[quote name='CoffeeEdge']Uh, no, that is exactly NOT it. You completely ignored the concept of what I was expressing.
What pisses me off, is that someone who literally did something over five years AFTER it was already
commercially available as a packaged product, got an absolutely enormous amount of recognition and acclaim, which endures to this day. He gets called the "Wiimote hacker," when he literally did nothing (in technological regards to the Wiimote itself) except
use the Wiimote for what it's already used for (aka IR tracking). He did nothing to "hack" or modify the Wiimote; all he did was use it in tandem with some demo software that he wrote, that apes an idea that was commercially introduced back in 2001.

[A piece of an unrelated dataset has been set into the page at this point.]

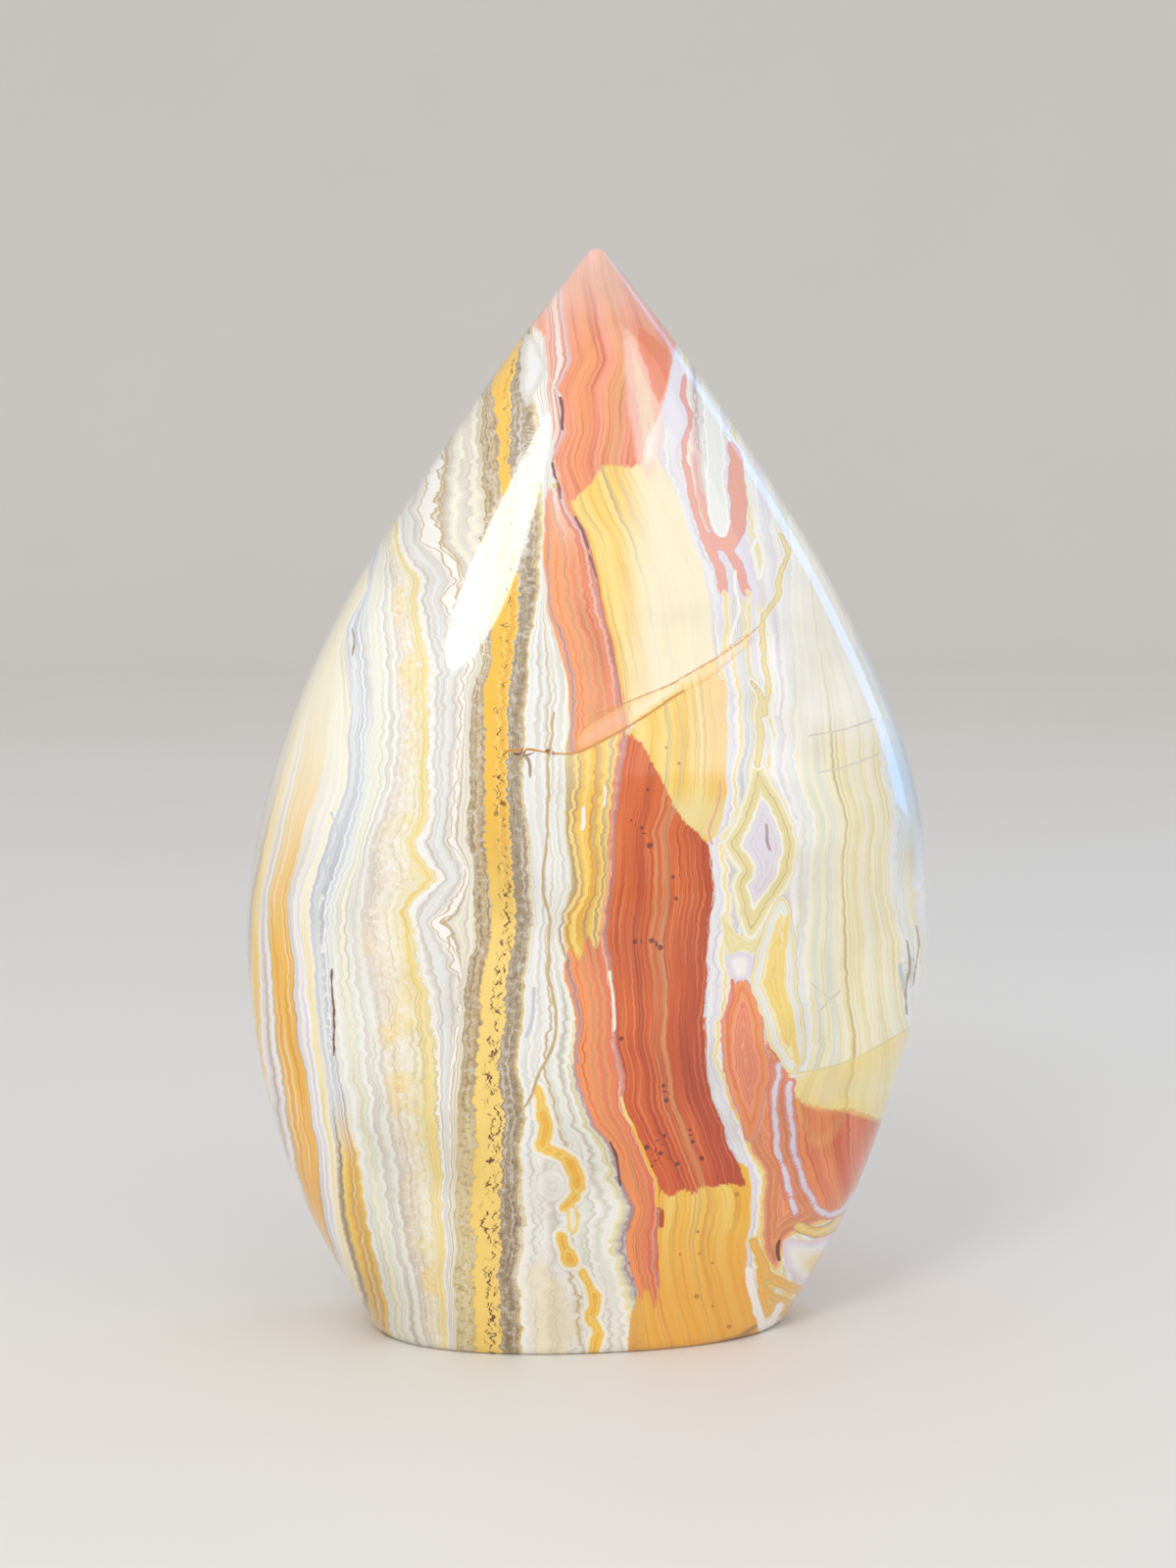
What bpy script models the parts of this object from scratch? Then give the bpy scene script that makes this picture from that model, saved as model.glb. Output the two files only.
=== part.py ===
"""A polished crazy lace agate, cut from one piece of rock as a flame that stands on a flat base.

Metres, +Z up. The origin is the middle of the base, X runs across the face and the front faces -Y.
"""

import math

import bmesh
import bpy
import numpy as np

MM = 0.001

# The face: half of its width, and how far its middle lies to the side, at each height above the base.
HEIGHT = 95.0 * MM
FACE_HEIGHTS = np.array([0.0, 10.0, 20.0, 30.0, 38.0, 48.0, 58.0, 68.0, 78.0, 88.0, 95.0]) * MM
HALF_WIDTHS = np.array([18.4, 24.1, 27.8, 30.0, 30.35, 28.8, 25.2, 19.95, 13.4, 6.2, 0.6]) * MM
FACE_MIDDLES = np.array([-0.85, -0.75, -0.65, -0.15, 0.05, 0.4, 0.4, 0.45, 0.6, 0.6, 0.55]) * MM

# The side: half of the thickness at each height. Front and back are domed alike.
SIDE_HEIGHTS = np.array([0.0, 10.0, 20.0, 32.0, 45.0, 58.0, 70.0, 80.0, 88.0, 95.0]) * MM
HALF_DEPTHS = np.array([11.6, 13.5, 14.9, 15.6, 15.2, 13.4, 10.4, 7.2, 4.1, 0.7]) * MM

# Each level section is an oval, a little squarer than an ellipse.
SECTION_POWER = 2.2
SECTION_POINTS = 64
SECTION_COUNT = 38

# The sawn base has its edge eased so that it doesn't chip.
BASE_EDGE_RADIUS = 0.6 * MM
BASE_EDGE_STEPS = 2

AGATE_COLOUR = (0.76, 0.66, 0.50, 1.0)
POLISHED_ROUGHNESS = 0.12
AGATE_IOR = 1.54


def spline_through(knots, values):
    """A smooth curve through the given values: a natural cubic spline, as a function of height."""
    spans = np.diff(knots)
    slopes = np.diff(values) / spans
    size = len(knots)
    matrix = np.eye(size)
    right = np.zeros(size)
    for i in range(1, size - 1):
        matrix[i, i - 1 : i + 2] = spans[i - 1], 2 * (spans[i - 1] + spans[i]), spans[i]
        right[i] = 6 * (slopes[i] - slopes[i - 1])
    bends = np.linalg.solve(matrix, right)

    def at(height):
        i = int(np.clip(np.searchsorted(knots, height) - 1, 0, size - 2))
        before, after = height - knots[i], knots[i + 1] - height
        cubic = (bends[i] * after**3 + bends[i + 1] * before**3) / (6 * spans[i])
        low = (values[i] / spans[i] - bends[i] * spans[i] / 6) * after
        high = (values[i + 1] / spans[i] - bends[i + 1] * spans[i] / 6) * before
        return cubic + low + high

    return at


def section_points(middle, half_width, half_depth, height):
    """The level oval at one height, as points that run once round it."""
    points = []
    for i in range(SECTION_POINTS):
        turn = 2 * math.pi * i / SECTION_POINTS
        across, deep = math.cos(turn), math.sin(turn)
        x = middle + half_width * math.copysign(abs(across) ** (2 / SECTION_POWER), across)
        y = half_depth * math.copysign(abs(deep) ** (2 / SECTION_POWER), deep)
        points.append((x, y, height))
    return points


def section_heights():
    """Even steps up the stone, closer together near the base and the tip."""
    steps = np.linspace(0.0, 1.0, SECTION_COUNT)
    eased = 0.5 - 0.5 * np.cos(math.pi * steps)
    return HEIGHT * (0.6 * steps + 0.4 * eased)


def flame_mesh():
    """The stone's skin: level ovals joined into one closed body, with a flat base and a blunt tip."""
    half_width = spline_through(FACE_HEIGHTS, HALF_WIDTHS)
    middle = spline_through(FACE_HEIGHTS, FACE_MIDDLES)
    half_depth = spline_through(SIDE_HEIGHTS, HALF_DEPTHS)
    bm = bmesh.new()
    rings = []
    for z in section_heights():
        points = section_points(middle(z), half_width(z), half_depth(z), z)
        rings.append([bm.verts.new(point) for point in points])
    for lower, upper in zip(rings, rings[1:]):
        for i in range(SECTION_POINTS):
            j = (i + 1) % SECTION_POINTS
            bm.faces.new((lower[i], lower[j], upper[j], upper[i]))
    base = bm.faces.new(rings[0][::-1])
    bm.faces.new(rings[-1])
    bmesh.ops.bevel(
        bm,
        geom=list(base.edges),
        offset=BASE_EDGE_RADIUS,
        segments=BASE_EDGE_STEPS,
        profile=0.5,
        affect="EDGES",
    )
    bmesh.ops.recalc_face_normals(bm, faces=bm.faces)
    mesh = bpy.data.meshes.new("crazy_lace_agate")
    bm.to_mesh(mesh)
    bm.free()
    return mesh


def agate_material():
    material = bpy.data.materials.new("polished_agate")
    material.use_nodes = True
    shader = material.node_tree.nodes["Principled BSDF"]
    shader.inputs["Base Color"].default_value = AGATE_COLOUR
    shader.inputs["Roughness"].default_value = POLISHED_ROUGHNESS
    shader.inputs["Metallic"].default_value = 0.0
    shader.inputs["IOR"].default_value = AGATE_IOR
    return material


def main():
    for old in list(bpy.data.objects):
        bpy.data.objects.remove(old)
    mesh = flame_mesh()
    mesh.materials.append(agate_material())
    mesh.shade_smooth()
    mesh.set_sharp_from_angle(angle=math.radians(40))
    stone = bpy.data.objects.new("crazy_lace_agate", mesh)
    bpy.context.scene.collection.objects.link(stone)


main()
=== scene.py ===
"""The looks of a polished crazy lace agate flame, laid out as an add-on and run as a script.

The stone's bands are drawn in the reference view: a frame 1200 wide and 1600 high, seen from the
camera. Each point of the skin is carried along its line of sight into that frame, and the bands are
named lines there, so that they run through the stone from front to back as they do in the rock.
"""

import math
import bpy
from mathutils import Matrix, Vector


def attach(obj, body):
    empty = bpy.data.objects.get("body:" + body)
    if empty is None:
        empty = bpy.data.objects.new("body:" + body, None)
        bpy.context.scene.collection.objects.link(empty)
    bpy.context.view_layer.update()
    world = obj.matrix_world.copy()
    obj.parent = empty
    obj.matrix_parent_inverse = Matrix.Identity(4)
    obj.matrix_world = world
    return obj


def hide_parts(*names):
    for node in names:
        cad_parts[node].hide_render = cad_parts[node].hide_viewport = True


bl_info = {
    "name": "Crazy Lace Agate Flame",
    "version": (1, 0, 0),
    "blender": (4, 5, 0),
    "location": "3D View > Sidebar > Agate",
    "description": "Builds a polished agate flame with its lace bands, and a plain stage for it",
    "category": "Object",
}

import bpy
import numpy as np
from bpy.props import FloatProperty, FloatVectorProperty, IntProperty, PointerProperty

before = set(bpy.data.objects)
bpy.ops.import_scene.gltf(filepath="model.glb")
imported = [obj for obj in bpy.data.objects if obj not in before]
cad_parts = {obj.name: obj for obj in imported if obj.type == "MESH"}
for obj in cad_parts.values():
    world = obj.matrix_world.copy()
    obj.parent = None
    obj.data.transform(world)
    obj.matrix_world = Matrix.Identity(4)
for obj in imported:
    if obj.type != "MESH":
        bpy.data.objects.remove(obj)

MM = 0.001
STONE_NODE = "crazy_lace_agate"

# The stone's shape, the same rule as the solid's, in millimetres

HEIGHT = 95.0
FACE_HEIGHTS = np.array([0.0, 10.0, 20.0, 30.0, 38.0, 48.0, 58.0, 68.0, 78.0, 88.0, 95.0])
HALF_WIDTHS = np.array([18.4, 24.1, 27.8, 30.0, 30.35, 28.8, 25.2, 19.95, 13.4, 6.2, 0.6])
FACE_MIDDLES = np.array([-0.85, -0.75, -0.65, -0.15, 0.05, 0.4, 0.4, 0.45, 0.6, 0.6, 0.55])
SIDE_HEIGHTS = np.array([0.0, 10.0, 20.0, 32.0, 45.0, 58.0, 70.0, 80.0, 88.0, 95.0])
HALF_DEPTHS = np.array([11.6, 13.5, 14.9, 15.6, 15.2, 13.4, 10.4, 7.2, 4.1, 0.7])
SECTION_POWER = 2.2
BASE_EDGE = 0.6
BASE_RINGS = (0.3, 0.6, 0.85)
EDGE_TURNS = (0, 30, 60)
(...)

And yes, I blame him, not the uninformed people who were, due to their ignorance of TrackIR, impressed by his non-invention; he never did ANYTHING to indicate that his demonstration was not a new concept, or based on existing ideas.
How the

you read that as me being jealous that I didn't think up perspective-correcting motion tracking a decade ago (as, make no mistake, the concept has been around even longer than that) is beyond me.
Johnny Chung Lee is a hack, and gets heaps of praise and credit for the most ridiculously no-brainer shit imaginable. He
honestly thinks that attaching some weights to a piece of pipe to make a homemade Steadicam is an invention worthy of a top-level domain. Ugh.[/QUOTE]
He got his name out there which is a good thing. Obviously, he can do his job or he wouldn't still be working for microsoft. He didn't do anything wrong, he got his foot in the door. No big deal.